What’s like to be a sociologist? When a Belgian student asks Bourdieu if he could call her instead of she calling him — calling him would cost her a fortune — he compares the critical sociologists of the day to the artists some twenty years ago who skimped by their parents’ money or were supplemented by a working partner to buy pencils, pens, erasures, personal computer etc. However, there is enough funding, Bourdieu says, if you aspire to practice plain, rigorous sociology for the “powers” that be, and answer the “dominant social demands”. One can get something from CNRS.

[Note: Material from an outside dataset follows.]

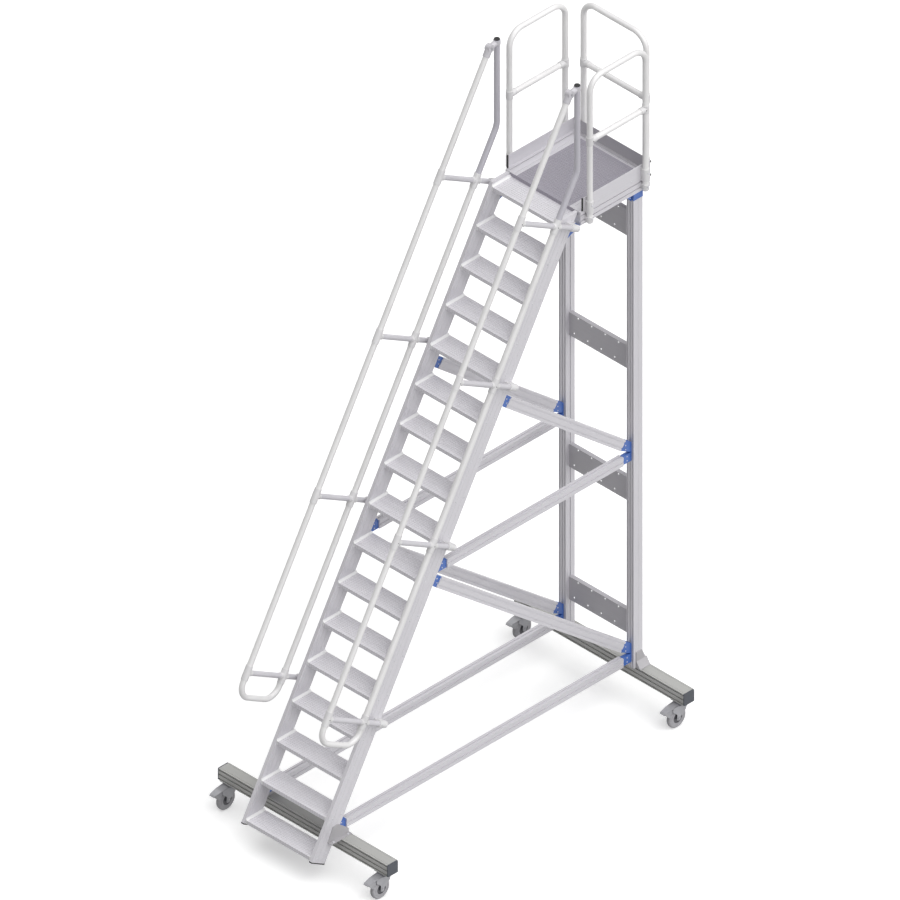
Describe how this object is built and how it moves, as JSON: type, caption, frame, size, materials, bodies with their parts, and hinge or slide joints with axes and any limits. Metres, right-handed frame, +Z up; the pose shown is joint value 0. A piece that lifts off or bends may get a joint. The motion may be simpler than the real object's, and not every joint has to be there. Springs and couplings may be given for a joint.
{
  "type": "mobile platform stairs",
  "caption": "Steep aluminium flight of steps up to a guarded work platform, on two cross beams with braked swivel casters; wheels roll and casters swivel.",
  "frame": {"origin": "on the floor, under the middle of the machine's bounding box", "axes": "+X to the climber's right, +Y in the climbing direction, +Z up"},
  "size_m": [1.516, 3.0449, 5.069],
  "materials": {
    "rail_tube": "satin anodised tube",
    "rail_fitting": "cast satin",
    "profile": "satin extrusion",
    "tread": "ribbed extrusion",
    "deck": "ribbed",
    "cross_plate": "satin sheet",
    "beam": "mill finish extrusion",
    "beam_cap": "moulded",
    "shoe": "powder coated",
    "black_plastic": "moulded",
    "caster_steel": "zinc plated",
    "pedal": "zinc plated",
    "hub": "moulded",
    "wheel_tread": "grey non-marking"
  },
  "bodies": {
    "stairs": {"chassis_beam_front": "beam", "chassis_beam_rear": "beam", "beam_end_caps": "beam_cap", "stringer_left": "profile", "stringer_right": "profile", "stringer_foot_caps": "black_plastic", "treads": "tread", "platform_side_left": "profile", "platform_side_right": "profile", "platform_cross_beams": "profile", "platform_deck": "deck", "toe_board_left": "profile", "toe_board_right": "profile", "toe_board_rear": "profile", "guard_left": "rail_tube", "guard_right": "rail_tube", "guard_rear": "rail_tube", "guard_mid_rails": "rail_tube", "guard_fittings": "rail_fitting", "guard_clamps": "rail_fitting", "rear_post_left": "profile", "rear_post_right": "profile", "cross_plates": "cross_plate", "level_braces": "profile", "diagonal_braces": "profile", "end_shoes": "shoe", "platform_shoes": "shoe", "foot_brackets": "beam", "rail_arms": "rail_tube", "rail_fittings": "rail_fitting", "arm_feet": "rail_fitting", "rail_elbows": "rail_fitting", "rail_caps": "black_plastic", "handrail_left": "rail_tube", "handrail_right": "rail_tube", "knee_rail_left": "rail_tube", "knee_rail_right": "rail_tube", "caster_top_plates": "caster_steel"},
    "caster_front_left": {"caster_fork_front_left": "caster_steel", "caster_axle_front_left": "caster_steel", "brake_pedal_front_left": "pedal"},
    "wheel_front_left": {"wheel_hub_front_left": "hub", "wheel_tyre_front_left": "wheel_tread"},
    "caster_front_right": {"caster_fork_front_right": "caster_steel", "caster_axle_front_right": "caster_steel", "brake_pedal_front_right": "pedal"},
    "wheel_front_right": {"wheel_hub_front_right": "hub", "wheel_tyre_front_right": "wheel_tread"},
    "caster_rear_left": {"caster_fork_rear_left": "caster_steel", "caster_axle_rear_left": "caster_steel", "brake_pedal_rear_left": "pedal"},
    "wheel_rear_left": {"wheel_hub_rear_left": "hub", "wheel_tyre_rear_left": "wheel_tread"},
    "caster_rear_right": {"caster_fork_rear_right": "caster_steel", "caster_axle_rear_right": "caster_steel", "brake_pedal_rear_right": "pedal"},
    "wheel_rear_right": {"wheel_hub_rear_right": "hub", "wheel_tyre_rear_right": "wheel_tread"}
  },
  "joints": [
    {"name": "swivel_front_left", "type": "hinge", "parent": "stairs", "child": "caster_front_left", "pos_m": [-0.687, -1.2395, 0.173], "axis": [0, 0, 1], "continuous": true},
    {"name": "roll_front_left", "type": "hinge", "parent": "caster_front_left", "child": "wheel_front_left", "pos_m": [-0.687, -1.2865, 0.075], "axis": [1, 0, 0], "continuous": true},
    {"name": "swivel_front_right", "type": "hinge", "parent": "stairs", "child": "caster_front_right", "pos_m": [0.687, -1.2395, 0.173], "axis": [0, 0, 1], "continuous": true},
    {"name": "roll_front_right", "type": "hinge", "parent": "caster_front_right", "child": "wheel_front_right", "pos_m": [0.687, -1.2865, 0.075], "axis": [1, 0, 0], "continuous": true},
    {"name": "swivel_rear_left", "type": "hinge", "parent": "stairs", "child": "caster_rear_left", "pos_m": [-0.687, 1.4015, 0.173], "axis": [0, 0, 1], "continuous": true},
    {"name": "roll_rear_left", "type": "hinge", "parent": "caster_rear_left", "child": "wheel_rear_left", "pos_m": [-0.687, 1.3545, 0.075], "axis": [1, 0, 0], "continuous": true},
    {"name": "swivel_rear_right", "type": "hinge", "parent": "stairs", "child": "caster_rear_right", "pos_m": [0.687, 1.4015, 0.173], "axis": [0, 0, 1], "continuous": true},
    {"name": "roll_rear_right", "type": "hinge", "parent": "caster_rear_right", "child": "wheel_rear_right", "pos_m": [0.687, 1.3545, 0.075], "axis": [1, 0, 0], "continuous": true}
  ]
}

Pierre Bourdieu was video-recorded for three years, by Pierre Carles, as he gave lectures, attended political rallies, or chatted with his fellow staffs for La sociologie est un sport de combat (2001). The film is important for all in a way how a sociologist philosophizes or sociologizes things as he becomes a phenomenological witness to everyday life, how he responds to his own foibles, the traces of becoming a bourgeois, and his erudition.